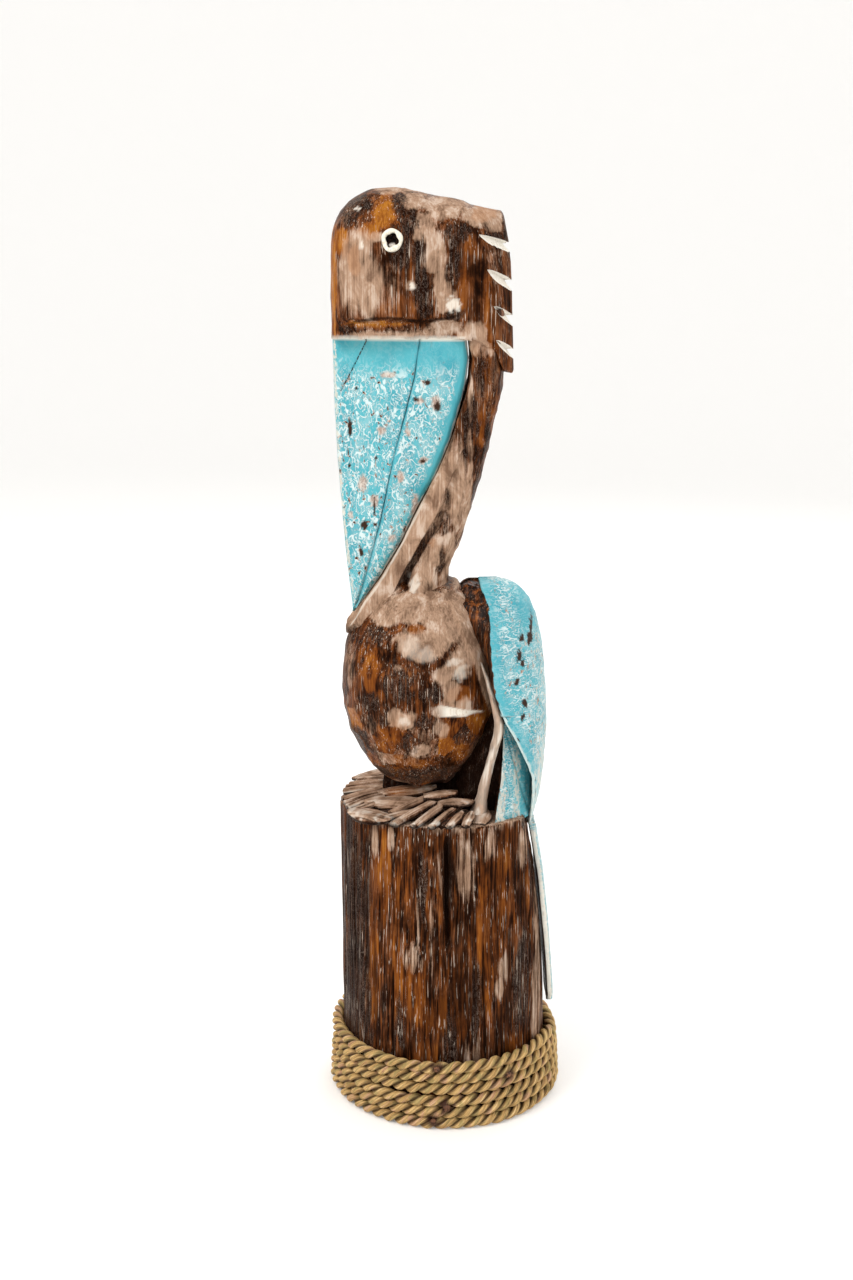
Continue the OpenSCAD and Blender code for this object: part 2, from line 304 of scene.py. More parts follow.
def wood_fibres(p, seed, width=1.5, length=42.0):
    """Grooves along Z between fibres, from -1 to 0."""
    q = p.copy()
    q[:, :2] += 2.2 * noise(p, (18, 18, 60), seed + 5)[:, None]
    fine = noise(q, (width, width, length), seed)
    broad = noise(q, (width * 2.6, width * 2.6, length * 1.6), seed + 1)
    return -np.clip(0.5 - 0.9 * (0.6 * fine + 0.4 * broad), 0, 1)


# ---------------------------------------------------------------- node graphs


class Value:
    """A node's output; sums, products, steps and ramps of it make more nodes."""

    def __init__(self, graph, socket):
        self.graph, self.socket = graph, socket

    def __add__(self, other):
        return self.graph.math("ADD", self, other)

    def __mul__(self, other):
        return self.graph.math("MULTIPLY", self, other)

    def __sub__(self, other):
        return self.graph.math("SUBTRACT", self, other)

    def __rsub__(self, other):
        return self.graph.math("SUBTRACT", other, self)

    def __abs__(self):
        return self.graph.math("ABSOLUTE", self)

    __radd__ = __add__

    def top(self, other):
        return self.graph.math("MAXIMUM", self, other)

    def step(self, low, high):
        n = self.graph.node("ShaderNodeMapRange", interpolation_type="SMOOTHSTEP")
        self.graph.feed(n.inputs["Value"], self)
        n.inputs["From Min"].default_value = low
        n.inputs["From Max"].default_value = high
        return Value(self.graph, n.outputs["Result"])

    def ramp(self, *stops):
        n = self.graph.node("ShaderNodeValToRGB")
        self.graph.feed(n.inputs["Fac"], self)
        marks = n.color_ramp.elements
        while len(marks) < len(stops):
            marks.new(0.5)
        for mark, (at, colour) in zip(marks, stops):
            mark.position = at
            mark.color = (*colour, 1)
        return Value(self.graph, n.outputs["Color"])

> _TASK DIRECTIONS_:
Output every line above without altering anything.

> _ANSWER TO THE EXERCISE_:
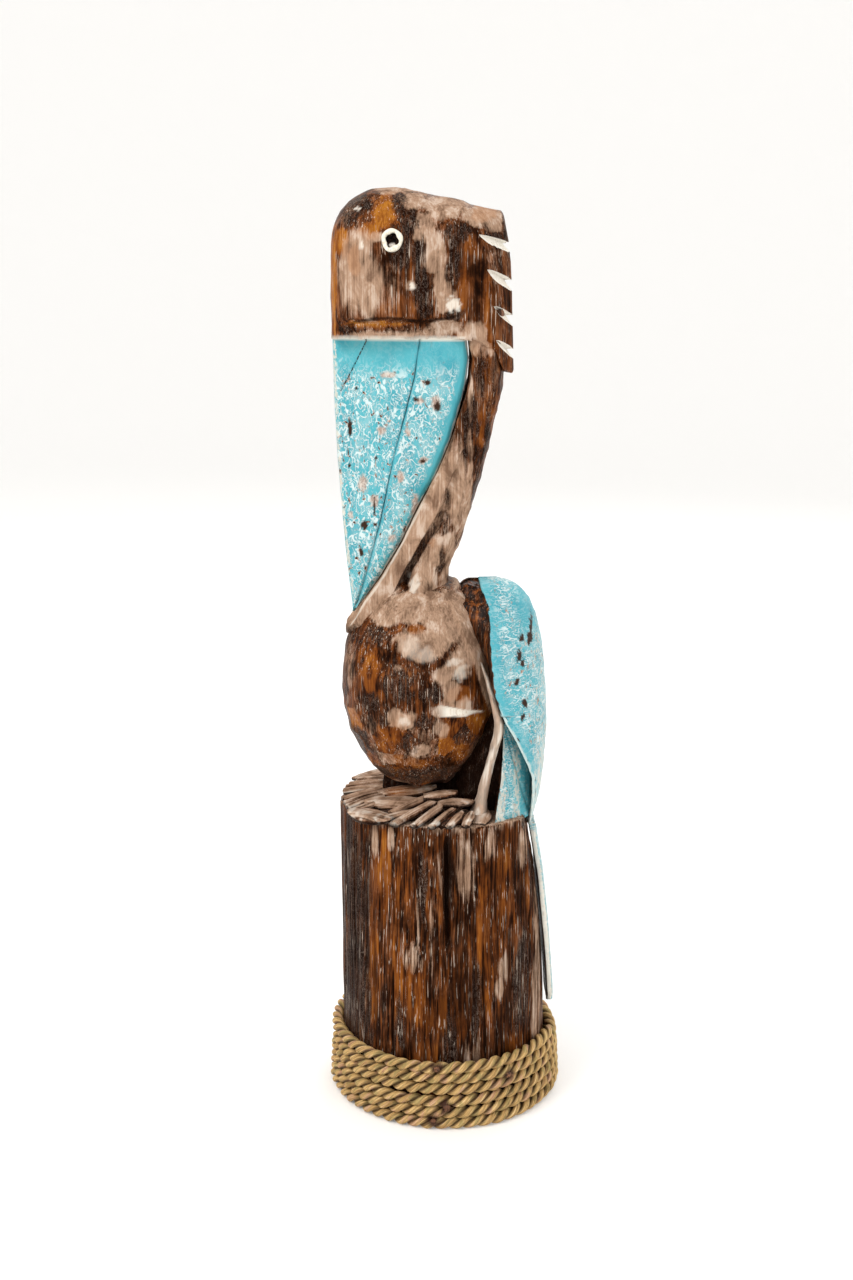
Continue the OpenSCAD and Blender code for this object: part 2, from line 304 of scene.py. More parts follow.
def wood_fibres(p, seed, width=1.5, length=42.0):
    """Grooves along Z between fibres, from -1 to 0."""
    q = p.copy()
    q[:, :2] += 2.2 * noise(p, (18, 18, 60), seed + 5)[:, None]
    fine = noise(q, (width, width, length), seed)
    broad = noise(q, (width * 2.6, width * 2.6, length * 1.6), seed + 1)
    return -np.clip(0.5 - 0.9 * (0.6 * fine + 0.4 * broad), 0, 1)


# ---------------------------------------------------------------- node graphs


class Value:
    """A node's output; sums, products, steps and ramps of it make more nodes."""

    def __init__(self, graph, socket):
        self.graph, self.socket = graph, socket

    def __add__(self, other):
        return self.graph.math("ADD", self, other)

    def __mul__(self, other):
        return self.graph.math("MULTIPLY", self, other)

    def __sub__(self, other):
        return self.graph.math("SUBTRACT", self, other)

    def __rsub__(self, other):
        return self.graph.math("SUBTRACT", other, self)

    def __abs__(self):
        return self.graph.math("ABSOLUTE", self)

    __radd__ = __add__

    def top(self, other):
        return self.graph.math("MAXIMUM", self, other)

    def step(self, low, high):
        n = self.graph.node("ShaderNodeMapRange", interpolation_type="SMOOTHSTEP")
        self.graph.feed(n.inputs["Value"], self)
        n.inputs["From Min"].default_value = low
        n.inputs["From Max"].default_value = high
        return Value(self.graph, n.outputs["Result"])

    def ramp(self, *stops):
        n = self.graph.node("ShaderNodeValToRGB")
        self.graph.feed(n.inputs["Fac"], self)
        marks = n.color_ramp.elements
        while len(marks) < len(stops):
            marks.new(0.5)
        for mark, (at, colour) in zip(marks, stops):
            mark.position = at
            mark.color = (*colour, 1)
        return Value(self.graph, n.outputs["Color"])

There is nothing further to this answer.